Sun, 06 Jun 2004 19:58:38 -0700

Oregano and Food Preservation

 

 

Wageningen University Dissertation No. 2799

 

Summary

 

Title: Bactericidal action of carvacrol towards the food pathogen

Bacillus cereus. A case study of a novel approach to mild food preservation

 

Author: Annemieke Ultee

2 June 2000

 

A new trend in food preservation is the use of mild preservation

systems, instead of more severe techniques such as heating, freezing or

addition of chemical preservatives. Carvacrol, a phenolic compound

present in the essential oil fraction of oreganum and thyme, is known

for its antimicrobial activity since ancient times. This thesis

describes a study of the antimicrobial activity of carvacrol towards the

foodborne pathogen B. cereus. Carvacrol shows a dose-related inhibition

of growth of B. cereus. Concentrations of 0.75 mM and higher inhibit

growth completely at 8°C. Below 0.75 mM, carvacrol extends the lag-phase

and reduces the specific growth rate as well as the final population

density. Exposure to 0.75-3 mM carvacrol decreases the number of viable

cells of B. cereus exponentially. Spores are approximately two fold more

resistant towards carvacrol than vegetative cells.

 

The incubation and exposure temperature have a significant influence on

the sensitivity of B. cereus to carvacrol. An increase of the growth

temperature from 8°C to 30°C decreases the fluidity of the membrane of

vegetative cells and as a consequence, B. cereus becomes less sensitive

to carvacrol. The change in membrane fluidity is probably the result of

a higher percentage of lower melting lipids in the membranes at 8°C

(chemical process) as an adaptation to lower temperature. Cells need to

maintain an adequate proportion of the liquid-crystalline lipid in the

membrane, as this is the ideal physical state of the membrane. On the

other hand, an increase of the exposure temperature from 8 to 30°C,

reduces the viability again. This can be explained by an increase of the

membrane fluidity at a higher temperature as a result of melting of the

lipids (physical process). At a higher membrane fluidity, relatively

more carvacrol can dissolve in the membrane and the cells will be

exposed to relatively higher concentrations than at a lower membrane

fluidity.

 

Not only the temperature plays a role in the activity of carvacrol, also

pH is an important factor. The sensitivity of B. cereus to carvacrol is

reduced at pH 7, compared to other pH-values between pH 4.5 and 8.5.

 

Carvacrol interacts with the cytoplasmic membrane by changing its

permeability for cations such as K+ and H+. Consequently, the

dissipation of the membrane potential ( ) and pH leads to inhibition of

essential processes in the cell, such as ATP synthesis, and finally to

cell death. At carvacrol concentrations as low as 0.15 mM, is completely

dissipated, however the viable count of B. cereus is not affected.

 

Vegetative cells of B. cereus can adapt to carvacrol when the compound

is present at concentrations below the MIC-value. Compared to

non-adapted cells, lower concentrations of carvacrol are needed to

obtain the same reduction in viable count of adapted cells. Adapted

cells were found to have a lower membrane fluidity, caused by a change

in the fatty acid composition and head group composition of the

phospholipids in the cytoplasmic membrane. Adaptation to 0.4 mM

carvacrol increases the phase transition temperature of the lipid

bilayer from 20.5°C to 28.3°C. Addition of carvacrol to cell

suspensions of adapted B. cereus cells decreases Tm again to 19.5°C,

approximately the same value as was found for non-adapted cells in the

absence of carvacrol.

 

Incubation of cooked rice in the presence of different carvacrol

concentrations results in a dose-related reduction of the viable count

of B. cereus. Concentrations of 0.15 mg/g and above, reduce the viable

count, leading to full suppression of growth at 0.38 mg/g. The influence

of carvacrol on the viable count is dependent on the initial inoculum

size. Although carvacrol is an effective inhibitor of growth of B.

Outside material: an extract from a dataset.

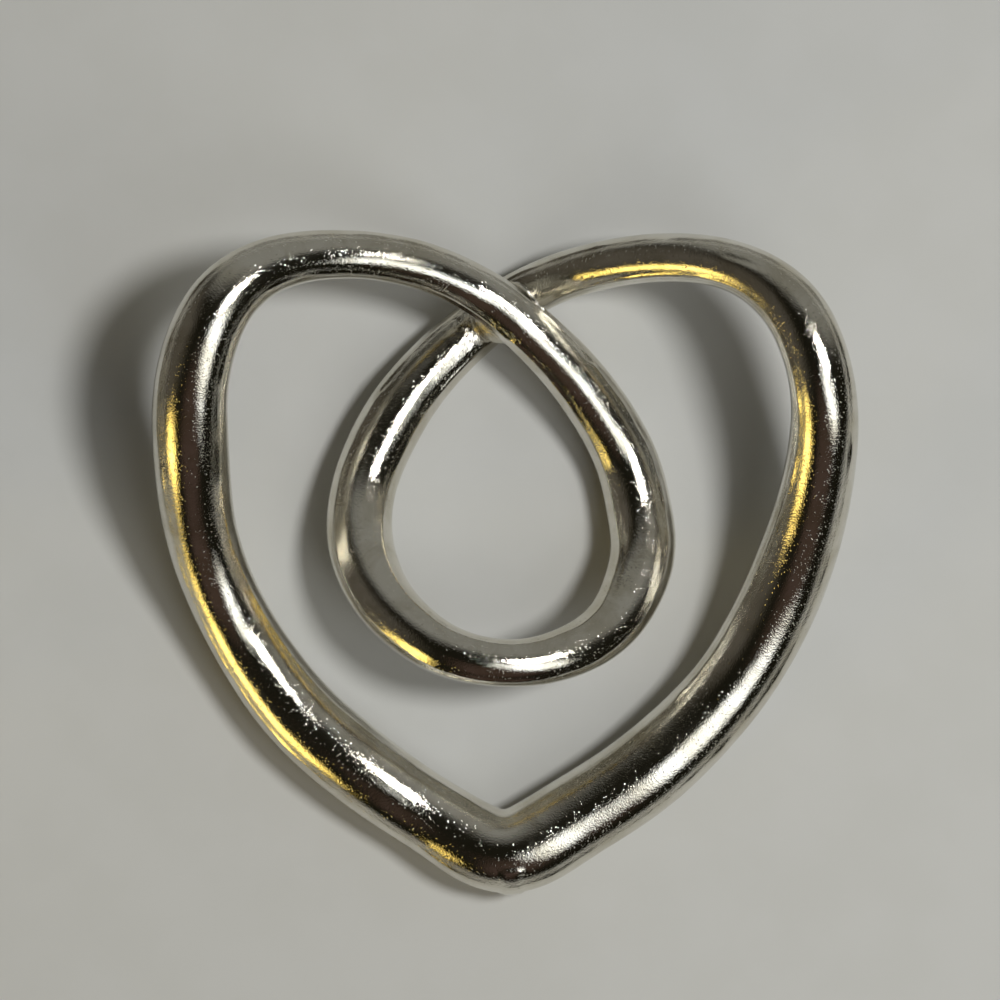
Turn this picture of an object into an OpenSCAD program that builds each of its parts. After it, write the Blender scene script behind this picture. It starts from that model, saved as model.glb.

cereus in rice, it could affect the flavour and taste of the product at

concentrations where full suppression of growth is observed. However,

strong synergistic activity is observed when carvacrol is combined with

the biosynthetic precursor cymene or the flavour enhancer soya sauce.

This makes it possible to use lower carvacrol concentrations and

consequently a smaller influence on the sensoric properties of the rice

is expected.

 

Besides its influence on the viability of vegetative cells, carvacrol

also shows inhibition of diarrhoeal toxin production by B. cereus at

concentrations below the MIC-value. Addition of 0.06 mg/ml carvacrol to

the growth medium, inhibits the toxin to 21% of the control (no

carvacrol added). The inhibition correlates with the reduction of the

viable count of B. cereus in the presence of carvacrol. At the same

time, the total amount of cells did not change. In mushroom soup, also

an inhibition of the toxin production was observed, however, the viable

count did not change. This effect on the toxin production is most

probably caused by a lack of sufficient metabolic energy, since

carvacrol affects ATP synthesis. The cell will use its low levels of ATP

to maintain its viability, rather than using it for toxin production or

excretion. It could also be possible that the decreased toxin synthesis

in BHI was the result of the lower amount of viable cells. The

inhibition of toxin production at carvacrol concentrations which do

permit growth of B. cereus, reduces the risk of food intoxication by

this pathogen.

 

In conclusion, carvacrol may play an important role in future as a

natural antimicrobial compound.